Early adopters are a necessary step on the way to convincing the pragmatist customers your company needs to sign on.  The early adopters should help you get references to selling to your ultimate target market.

In the diffusion curve, the early adopters are the ones that represent the group that buys or uses a new product/service first. The early adopters are followed by the early majority, late majority, and laggards.  But there’s one thing you have to do before your early majority will jump on board – you have to get your early adopters.   Without Early Adopters, there’s no one to tell your early majority about your product. If you don’t get your early majority, no one will convince your late majority to use your product, and of course, you’ll never find your laggards.

Early adopters are the most critical element for a new business building.

If you can’t find early adopters, you can’t build a business.

Early adopters and beta testers

Early adopters are the early users. They come on board because they are looking for a solution to some challenge and your product seems to hold potential in that regard.

They are not beta testers.

A beta tester is someone you pay to evaluate your product, use it, and give feedback on bugs therein.

A beta user could also be a friend, acquaintance, or friend of a friend doing you favor using your product. 

Beta testers are anxious to test your product to the extent that you are paying them. Or, beta users will be willing to test your product to return a favor or barter for a future favor.

On the other hand, an early adopter is someone who believes that your product will help to solve a problem or meet a need and who you believe has a  reasonable prospect of deriving value from your product. If they are evaluating your product they may not have paid for it yet but the expectation is that they will pay if they achieve a satisfactory outcome in a given period of time that is mutually agreed to.

Early adopters are anxious to see if your product will produce a better result than the existing alternatives that are available to them. They are not anxious to “test” your product.

Typically, early adopters will live with some bugs in your product, as long as it meets their core requirement or as long as they see you are gearing up to go there.

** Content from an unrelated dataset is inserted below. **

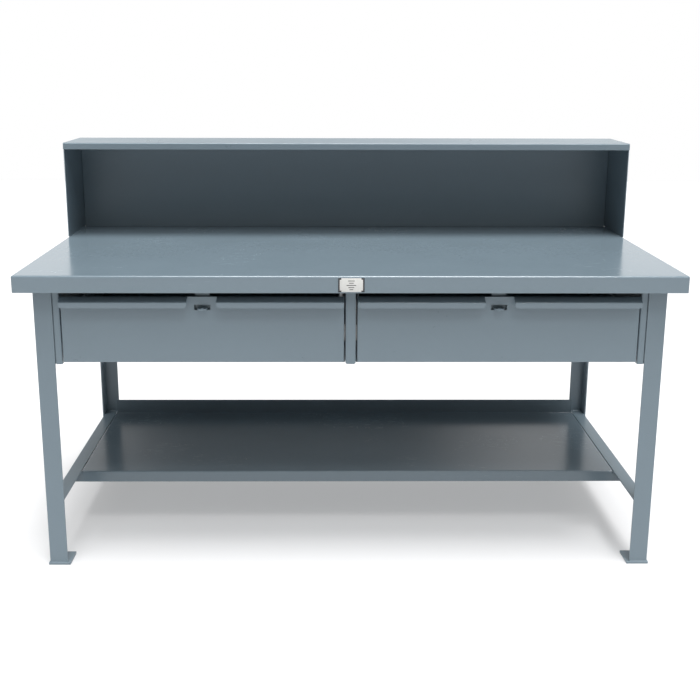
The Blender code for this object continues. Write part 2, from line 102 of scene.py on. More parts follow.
class PaintSettings(PropertyGroup):
    """The enamel on the steel."""

    enamel: FloatVectorProperty(
        name="Enamel", description="Colour of the paint on flat steel",
        default=(0.158, 0.208, 0.243), size=3, subtype="COLOR", min=0.0, max=1.0)
    # Lighter edge colour: partly paint running thin, partly a painted highlight on the eased edges;
    # the scuffs use it too.
    film_and_highlight: FloatVectorProperty(
        name="Thin film", description="Colour where the paint runs thin over an edge",
        default=(0.26, 0.31, 0.34), size=3, subtype="COLOR", min=0.0, max=1.0)
    frame_gloss: FloatProperty(
        name="Frame roughness", description="Roughness of the legs, rails and riser",
        default=0.34, min=0.0, max=1.0, subtype="FACTOR")
    drawer_gloss: FloatProperty(
        name="Drawer roughness", description="Roughness of the drawers and the riser's cap",
        default=0.30, min=0.0, max=1.0, subtype="FACTOR")
    top_gloss: FloatProperty(
        name="Top roughness", description="Roughness of the worktop and the drawers' pulls",
        default=0.17, min=0.0, max=1.0, subtype="FACTOR")
    shelf_gloss: FloatProperty(
        name="Shelf roughness", description="Roughness of the lower shelf",
        default=0.20, min=0.0, max=1.0, subtype="FACTOR")
    tone_change: FloatProperty(
        name="Tone change", description="How far the colour drifts from place to place",
        default=0.07, min=0.0, max=0.5, subtype="FACTOR")
    peel_size: FloatProperty(
        name="Orange peel size", description="Distance between the paint's small bumps",
        default=0.0028, min=0.0005, max=0.02, unit="LENGTH")
    peel_depth: FloatProperty(
        name="Orange peel depth", description="Height of the paint's small bumps",
        default=0.000022, min=0.0, max=0.001, precision=6, unit="LENGTH")
    wave_size: FloatProperty(
        name="Sheet wave size", description="Distance between the slow waves of rolled sheet",
        default=0.28, min=0.02, max=2.0, unit="LENGTH")
    wave_depth: FloatProperty(
        name="Sheet wave depth", description="Height of the slow waves of rolled sheet",
        default=0.0007, min=0.0, max=0.01, precision=5, unit="LENGTH")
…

Both early adopters and beta testers have their own place in your product building process, You only need to know which one you need and in what context.

Ideal users: Incredible match

When we are working on a new business idea, we do look for potentially interested audiences from our immediate circle. There are two clear advantages of doing that – first, they are much more easily accessible than complete strangers, and secondly, they all mean well for you.

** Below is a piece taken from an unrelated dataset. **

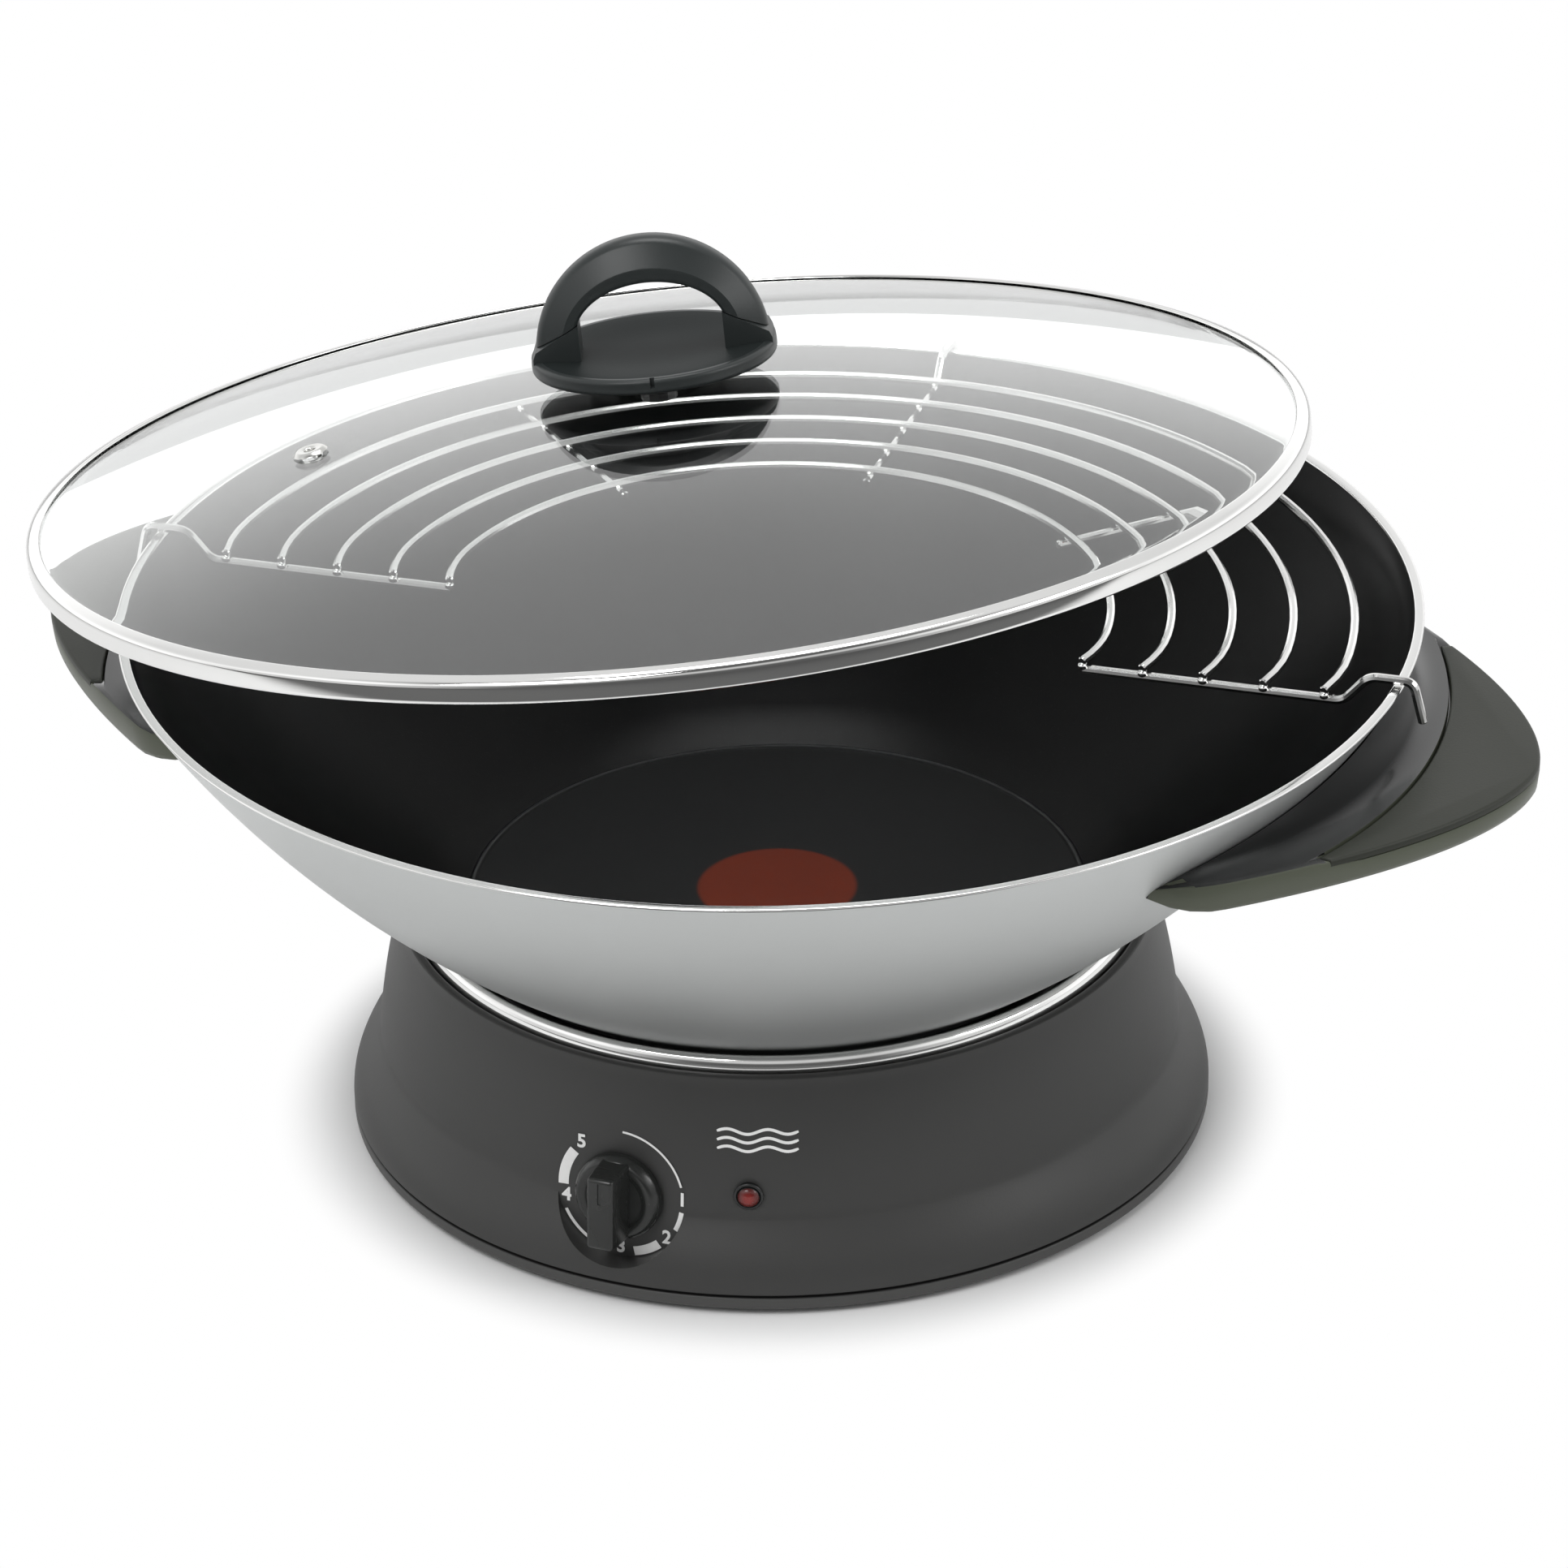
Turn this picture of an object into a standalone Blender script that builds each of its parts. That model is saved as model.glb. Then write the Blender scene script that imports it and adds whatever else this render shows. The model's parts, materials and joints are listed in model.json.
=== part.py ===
"""Electric wok: a heated base, a lift-out bowl with two handles, a half-round warming rack
hooked over the rim, and a domed glass lid held above the bowl, leaning to the back left.

Metres, +Z up.  The origin is on the bowl's axis, at the surface that the base stands on.
The controls face -Y, a little towards -X.
"""

import bpy
import bmesh
from math import asin, atan2, cos, hypot, pi, radians, sin, sqrt, tau
from mathutils import Matrix, Vector

# ---------------------------------------------------------------- shared
FIT = 0.0003                    # gap between pieces that touch
ROUND_STEPS = 48                # sides of the large turned pieces
SMALL_STEPS = 12                # sides of screws, feet and pins
EDGE_EASE = 0.0008              # small bevel on exposed edges
CUT_PAST = 0.010                # how far a cutter runs past the face that it cuts

# ---------------------------------------------------------------- base
BASE_TOP_R = 0.107
BASE_WAIST_R = 0.1143
BASE_FOOT_R = 0.1228
BASE_HEIGHT = 0.065
BASE_WAIST_Z = 0.026            # the skirt flares out below this height
BASE_WALL = 0.0025
SHELL_BOTTOM_Z = 0.0015
TOP_LIP = 0.0028                # width of the rounded top edge
TOP_STEP = 0.0023               # drop from the top edge to the ring seat
SEAT_THICK = 0.0025
FOOT_LIP_Z = 0.004              # the skirt runs straight down below this height

RING_WIDTH = 0.0054
RING_HEIGHT = 0.0060
RING_UPRIGHT = 0.0020           # straight part below the rounded crown

HOT_PLATE_R = 0.092
HOT_PLATE_DROP = 0.0043         # hot plate's top face below the base's top edge
HOT_PLATE_THICK = 0.008
HOT_PLATE_BEVEL = 0.003         # on the underside's edge

COVER_THICK = 0.0025
COVER_Z = 0.0035
COVER_ROOM = 0.0016             # round the cover's edge
FOOT_PAD_R = 0.008
FOOT_PAD_HEIGHT = 0.0032
FOOT_STEM_R = 0.0025
FOOT_STEM_UP = 0.0045
FOOT_CIRCLE_R = 0.088
FOOT_ANGLES = [radians(a) for a in (45, 135, 225, 315)]

BOSS_R = 0.0045
BOSS_CIRCLE_R = 0.1025
BOSS_ANGLES = [radians(a) for a in (15, 165, 195, 345)]
SCREW_HEAD_R = 0.0034
SCREW_HEAD_HEIGHT = 0.0018
SCREW_SHANK_R = 0.0014
SCREW_LENGTH = 0.012

PILLAR_CIRCLE_R = 0.080
PILLAR_ANGLES = [radians(a) for a in (30, 150, 275)]
PILLAR_FOOT_R = 0.005
PILLAR_NECK_R = 0.003
SHIELD_Z = 0.041
SHIELD_R = 0.089
SHIELD_THICK = 0.001
ELEMENT_R = 0.058
ELEMENT_TUBE = 0.0066
ELEMENT_GAP = radians(24)       # opening between the two terminal ends
CUTOUT_R = 0.008
CUTOUT_HEIGHT = 0.006

# ---------------------------------------------------------------- control face
DIAL_AZIMUTH = radians(-113)
DIAL_OUT = 0.1128               # axis to the dial face, measured level
DIAL_Z = 0.0285
DIAL_TILT = radians(5)
DIAL_R = 0.019                  # flat round face sunk into the flared side
DIAL_FLOOR = 0.0025
DIAL_BOSS_DEPTH = 0.030
DIAL_STEPS = 28
KNOB_SKIRT_R = 0.0125
KNOB_SKIRT_HEIGHT = 0.0045
KNOB_BAR_WIDTH = 0.0075
KNOB_BAR_HEIGHT = 0.0145
KNOB_BAR_SPAN = 0.0235
KNOB_BEVEL = 0.0015
KNOB_SOCKET = 0.008             # how deep the shaft runs into the knob
SHAFT_R = 0.003
THERMOSTAT_SIZE = (0.032, 0.026, 0.018)
THERMOSTAT_ENTRY = 0.006        # how deep the shaft runs into the thermostat
BRACKET_SIZE = (0.026, 0.020, 0.0012)

LENS_AZIMUTH = radians(-94.8)
LENS_Z = 0.0325
LENS_R = 0.0041
LENS_STEM_R = 0.0034
LENS_DOME = 0.0016
LENS_FLANGE = (0.0006, 0.0012)  # heights of the flange's two edges above the side
LENS_TAIL = 0.001               # stem left showing inside the wall
LAMP_R = 0.0029
LAMP_LENGTH = 0.012

INLET_Z = 0.036
INLET_WIDTH = 0.031
INLET_HEIGHT = 0.020
INLET_DEPTH = 0.024
INLET_FLANGE = 0.002
INLET_FLANGE_THICK = 0.002
INLET_WALL = 0.002
PIN_SIZE = (0.002, 0.004)
PIN_PITCH = 0.007
PIN_DROP = -0.002
PIN_SPOTS = [("left", PIN_PITCH, PIN_DROP), ("earth", 0, -PIN_DROP), ("right", -PIN_PITCH, PIN_DROP)]
PIN_OUT = 0.016                 # free length of a pin inside the socket
PIN_TAIL = 0.005
LEAD_DIAMETER = 0.0022
LEAD_LEVEL = 0.008              # above the cover
LEAD_STRAIGHT = 0.006           # straight run where a lead leaves a terminal
LEAD_EASE = 0.0025
TERMINAL_PITCH = 0.008
LEAD_WAY_R = 0.0025             # holes where leads rise through the heat shield

# ---------------------------------------------------------------- bowl
RIM_R = 0.180
BOWL_DEPTH = 0.0907
BOWL_WALL = 0.003
BOWL_BOTTOM_THICK = 0.0046
BOWL_FLOOR_R = 0.0873
BOWL_WALL_BULGE = 0.0065        # sagitta of the curved wall
RIM_EASE = 0.0006
FOOT_EASE = (0.0015, 0.0030)    # the foot's rounding, outwards and up
FLOOR_EASE = 0.004              # height of the bend between floor and wall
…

They are the perfect audience when you discuss your business model so you get some perspectives when it comes to prioritizing your action plan for testing assumptions.  

They may or may not belong to the target segment that you want to go for. Even if they fit the profile of your target audience,  they may or may not be your early adopters, despite them choosing to use your product.

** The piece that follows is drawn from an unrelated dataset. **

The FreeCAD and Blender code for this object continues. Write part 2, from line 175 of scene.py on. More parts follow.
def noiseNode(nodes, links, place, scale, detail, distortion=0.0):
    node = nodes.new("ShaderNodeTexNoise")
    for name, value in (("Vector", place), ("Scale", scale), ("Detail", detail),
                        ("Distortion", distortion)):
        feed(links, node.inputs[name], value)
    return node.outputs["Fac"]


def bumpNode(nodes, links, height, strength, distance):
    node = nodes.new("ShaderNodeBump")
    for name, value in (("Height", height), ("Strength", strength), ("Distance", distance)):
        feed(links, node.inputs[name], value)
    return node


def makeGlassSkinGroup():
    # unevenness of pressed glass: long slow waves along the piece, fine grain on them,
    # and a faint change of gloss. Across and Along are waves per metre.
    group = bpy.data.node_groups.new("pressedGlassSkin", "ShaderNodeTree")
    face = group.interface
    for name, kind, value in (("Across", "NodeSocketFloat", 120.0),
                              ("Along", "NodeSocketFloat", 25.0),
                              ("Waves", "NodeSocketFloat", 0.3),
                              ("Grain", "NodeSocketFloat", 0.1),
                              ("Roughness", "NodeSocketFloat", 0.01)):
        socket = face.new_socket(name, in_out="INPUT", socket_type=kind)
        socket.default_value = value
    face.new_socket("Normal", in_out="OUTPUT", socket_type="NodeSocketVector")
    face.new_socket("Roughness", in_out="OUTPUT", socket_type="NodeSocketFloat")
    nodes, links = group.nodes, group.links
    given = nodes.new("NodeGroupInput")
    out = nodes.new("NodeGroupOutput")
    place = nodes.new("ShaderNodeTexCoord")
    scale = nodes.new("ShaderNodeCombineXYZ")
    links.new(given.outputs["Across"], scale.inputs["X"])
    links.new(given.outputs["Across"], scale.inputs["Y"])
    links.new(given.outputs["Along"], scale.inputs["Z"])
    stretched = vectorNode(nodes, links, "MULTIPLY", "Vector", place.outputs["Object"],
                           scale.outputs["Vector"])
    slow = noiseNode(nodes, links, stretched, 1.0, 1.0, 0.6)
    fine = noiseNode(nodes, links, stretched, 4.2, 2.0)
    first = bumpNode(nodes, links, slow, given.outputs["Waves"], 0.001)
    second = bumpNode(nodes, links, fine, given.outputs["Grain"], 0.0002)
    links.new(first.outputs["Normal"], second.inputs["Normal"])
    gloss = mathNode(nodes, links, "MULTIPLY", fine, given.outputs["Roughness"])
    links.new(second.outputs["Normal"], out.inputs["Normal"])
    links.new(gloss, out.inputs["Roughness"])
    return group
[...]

Their decision to use your product may be out of a strong urge to be “nice” and “helpful” to you.  And this urge may over dominate a “need” factor totally, even if it was there in the first place.

The bottom line is that your immediate network serves you the purpose of getting clarity on risk factors and prioritizing testing game plans. But they are not your early adopters.

You need to look beyond.

Where do you start? 

You could of course pitch the idea to everyone in your target segment and see what they think! Wrong.

Not all people or businesses in that segment would be your early adopters.

And, you have limited resources and time to target people in a random way.

You need to meet only those who matter to you. And it is the early adopters who matter to you at this stage. Talking to others is a waste of resources.

The ideal candidates for you are the ones who:

  • Have the problem that you are trying to solve;
  • Are aware of the existence of the problem;
  • Have already tried to solve the problem;
  • Are unhappy with the current solution to the problem;
  • Have a budget to get the problem solved

These are the people you want to target first.

They’re already looking for a solution, which means they are keen to solve their problem and they are possibly not happy with the options with them.

Your big work is taken care of when you don’t need to bring awareness about the existence of pain and you don’t need to convince them that they need to solve this problem.

This makes it an incredible fit!

What is left is really to present them something that will work for them.

Or, even better, get insights about their challenges with respect to the existing options and using those insights to build something new that works just perfect for them.

New product adoption life cycle

The Diffusion of Innovations curve represents the growth of a new product over time in terms of customers. 

Let’s get into some details on these groups of people, in order to get a better understanding of early adopters.

  • Early adopters have the problem, are aware of the problem and are actively seeking solutions for the problem – that implying, they are not happy with current options and that have money for buying one.
  • The early majority have the problem, they are aware of the existence of the problem, but they are not seeking a solution for the problem.
  • The late majority have the problem but they are not aware of the problem and so they are not seeking a solution for it.
  • Lastly, laggards do not have a problem and so they are not seeking a solution for the problem.

Let’s understand this In more detail with an example.

How does one deal with each of these groups when embarking on a new product?

Laggards – Laggards are people who fall into your customer segment, but they will be the very last group of people to use your product or service. Why? Because laggards are people in your segment who literally don’t have the problem you’re trying to solve. Since they don’t have the problem, you can infer that they don’t know they have a problem, and therefore, aren’t actively seeking a solution to it.  

The late majority – The Late Majority are customers who suffer from the problem but don’t realize it yet (even if you do).  If you have to educate your customers about their problems, you’re talking to a member of the late majority. Members of the late majority are extremely difficult to sell to because you have to spend a lot of time just to get their attention…only so you can convince them they have a problem!  No one likes to be told they have a problem they don’t see in themselves, so it’s a huge waste of time to try and convince your customers they have a problem that you see and they don’t.  Of course, since they don’t know they have a problem, they aren’t “actively seeking a solution for it.”

The early majority –  The early majority have the problem you’re trying to solve with your product and they also know they have the problem. But, they aren’t actively looking for solutions to it, usually for two reasons: the problem isn’t painful enough or they’ve looked for solutions before but didn’t find anything suitable, so they stopped looking.

Early adopters – Early adopters have the problem you’re trying to solve, they know they have it and they are actively seeking solutions to it. These are the people you want to target first. They’re already looking for a solution, so they are much more likely to take a risk trying out a new product.